In 1944, two officers led a revolt against the military government. [58] "Distributing arms to students and civilian supporters, they soon gained control of the city [Guatemala City, the capital], and two days later Ponce [the dictator] resigned, though not before nearly a hundred people had died in the sporadic fighting." [59] The first free elections in half a century were held. [60] The new government did not eliminate the gun control laws, but it did regularize the issuance of carry permits by specifying that the permits would be issued to an applicant who could "prove his good character by means of testimonials from two persons of known honesty." [61]

In 1952, the democratically-elected government of Jacobo Arbenz began an agrarian reform plan that expropriated large uncultivated estates. [62] Compensation was based on the taxable value of the land. The United Fruit Company was angry at the seizure of 386,000 acres of the company's reserve land in exchange for what the company considered inadequate compensation. [63] In June 1954, a force of Guatemalan exiles, trained by the CIA, invaded Guatemala from Honduras. [64] "Unable accurately to assess the situation in the capital, Arbenz resolved to do as he had done in 1944 and distribute weapons to the workers for the defense of the government. The army refused to obey, and on 27 June, Arbenz resigned . . . ." [65]
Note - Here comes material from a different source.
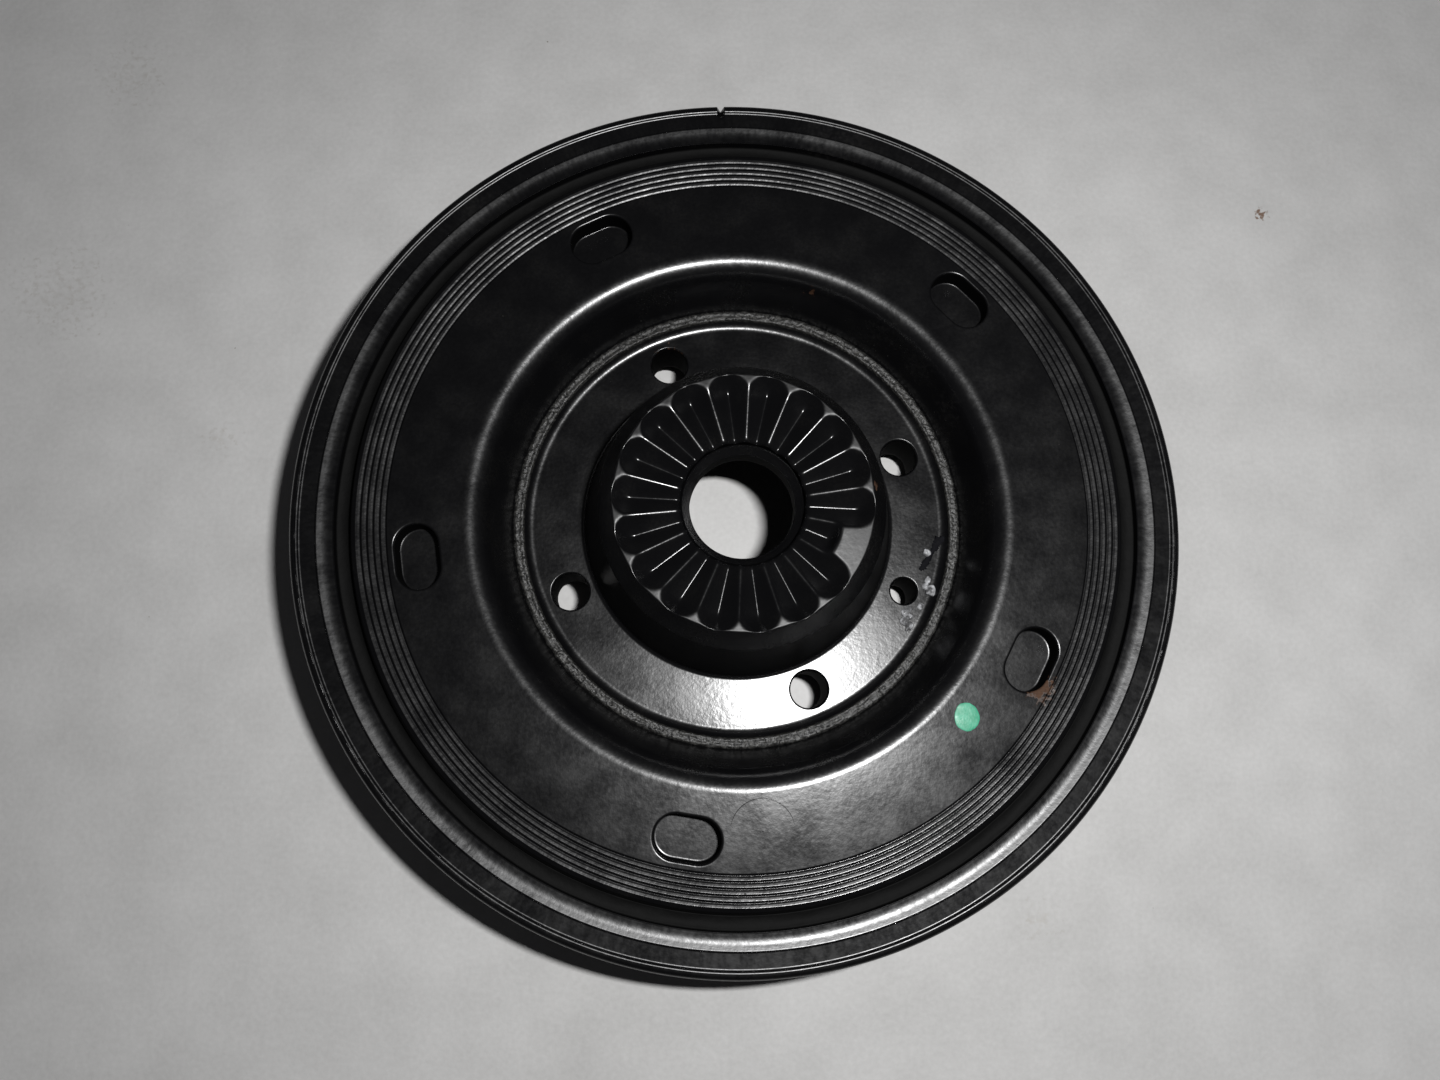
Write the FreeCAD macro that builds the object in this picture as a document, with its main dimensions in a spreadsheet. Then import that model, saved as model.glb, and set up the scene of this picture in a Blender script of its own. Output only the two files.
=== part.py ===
import FreeCAD, Part
import math
import os
import re
import Sketcher

# Crankshaft belt pulley with a torsional damper.
# It lies with its engine side up. The origin is on the pulley's axis, in the plane of the
# belt ring's front face, and +Z runs along the axis towards the engine. Sizes are in mm.

SIZES = {
    # Hub: bore, splined boss and bolt flange, from the axis outwards
    "bore_radius": 8.6,
    "tooth_bore_step": 1.45,
    "tooth_bore_depth": 3.1,
    "tooth_length": 10.85,
    "boss_shoulder_step": 2.55,
    "boss_base_step": 3.15,
    "boss_rise": 18.6,
    "boss_nose": 3.7,
    "boss_edge": 0.35,
    "boss_base_round": 0.8,
    "spline_count": 18,
    "spline_depth": 2.4,
    "spline_half_width": 3.25,
    "spline_run": 7.9,
    "key_run": 4.55,
    "key_ramp": 1.55,
    "flange_height": 14.65,
    "flange_thickness": 10.0,
    "flange_edge": 3.75,
    "flange_bevel": 0.6,
    "flange_root": 1.0,
    "flange_bevel_drop": 0.2,
    "bolt_land": 1.45,
    "bolt_hole": 6.4,
    "bolt_count": 4,
    "bolt_turn": 45.0,
    "index_hole": 4.6,
    "index_angle": 337.5,
    "hole_edge": 0.3,
    "seat_width": 8.9,
    "seat_depth": 20.0,
    # Seam where the disc is welded around the hub
    "seam_rise": 1.5,
    "bead_half_width": 1.1,
    "bead_depth": 1.1,
    "bead_crown_radius": 2.6,
    # Disc that carries the rubber ring
    "well_slope_width": 4.4,
    "web_width": 20.9,
    "web_rise": 0.55,
    "web_thickness": 8.5,
    "web_round": 4.0,
    "disc_foot_wall": 6.4,
    "disc_foot_inset": 1.0,
    "disc_round": 2.0,
    "rim_bevel_width": 0.9,
    "rim_bevel_drop": 2.2,
    "rim_wall": 5.6,
    "rim_front_inset": 2.2,
    "groove_count": 5,
    "groove_margin": 1.23,
    "groove_pitch": 1.03,
    "groove_width": 0.46,
    "groove_depth": 0.3,
    "pocket_count": 5,
    "pocket_margin": 0.64,
    "pocket_length": 10.6,
    "pocket_width": 7.0,
    "pocket_depth": 4.0,
    "pocket_edge": 0.25,
    "pocket_angle": 332.3,
    # Rubber ring between the disc and the belt ring
    "rubber_wall": 2.4,
    "rubber_rear_inset": 2.0,
    "rubber_front_inset": 1.6,
    "rubber_hollow_radius": 2.4,
    # Belt ring, the outer ring that carries the ribbed belt
    "ring_wall": 2.6,
    "rib_depth": 3.0,
    "rib_pitch": 3.56,
    "rib_count": 6,
    "rib_crest": 0.8,
    "rib_flank_angle": 20.0,
    "lip_height": 1.6,
    "front_lip": 1.7,
    "rear_lip": 1.94,
    "lip_round": 1.4,
    "front_round": 0.8,
    "land_width": 2.6,
    "band_drop": 0.35,
    "crest_width": 2.6,
    "crest_rise": 0.3,
    "face_width": 1.8,
    "face_rise": 0.42,
    "face_foot_drop": 0.55,
    "bore_round": 0.4,
    "notch_width": 1.3,
    "notch_depth": 1.1,
    "notch_angle": 92.2,
}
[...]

Contrary to the assertion of the authors, [66] it is unclear whether total repeal of the gun controls a decade before would have saved the democratic government. Firearms at a free-market price might still have been beyond the financial reach of the peasants and students in a very poor country. What might have made a difference, however, is the actual distribution of surplus military arms for free to the citizens of Guatemala while the democratic regime was in power. [67] But such a policy was not implemented, and for all practical purposes, the military retained a monopoly of force. As the authors note, the monopoly "made Arbenz, a duly elected President, serve at the Military's pleasure. When they wanted him to go, he went." [68]

In November 1960, reformist military officers attempted a coup and garnered the support of about half the army. [69] Peasants, wanting to fight for their own land, asked the rebels for guns so that the peasants could join the battle; the rebels refused. [70] The coup was finally crushed by loyalist forces who were supported by the United States. [71] From the 1960s to the 1980s, the Guatemalan government found itself engaged in perpetual counterinsurgency campaigns. As part of these campaigns, right-wing terror squads were unleashed to murder suspected subversives, although regular army units also participated extensively. [72] Approximately 100,000 Mayan Indians were murdered by the government during this period. [73]

Amnesty International has waged a long and courageous campaign against human rights abuses in Guatemala. [74] The authors reviewing Amnesty International's proposals for restoring human rights to Guatemala, note that the group nowhere advocates recognition of a strong legal right to arms or the arming of the victim populations. [75] Instead, Amnesty argues that the government should control itself better:

The government should also thoroughly review the present method of reporting and certifying violent deaths, particularly those resulting from actions taken by any person in an official capacity. The aim of such an inquiry should be to create procedures which will ensure that such deaths are reported to the authorities, who then impartially investigate the circumstances and causes of the deaths. All efforts should be made to identify the unidentified bodies that are found in the country and frequently buried only as "xx", in order to determine time, place and manner of death and whether a criminal act has been committed. [76]

Is the Amnesty proposal realistic? "It seems absurd," write Simkin, Zelman, and Rice, "to appeal to so blood-drenched a government to 'impartially investigate' atrocities its officials have committed." [77]

The failure of the Guatemalan government to prosecute its agents for perpetrating government-sponsored genocide suggests that hopes for domestic legal reform may be of little use in actually stopping genocide. As the next two chapters illustrate, international law may be of little greater practical efficacy.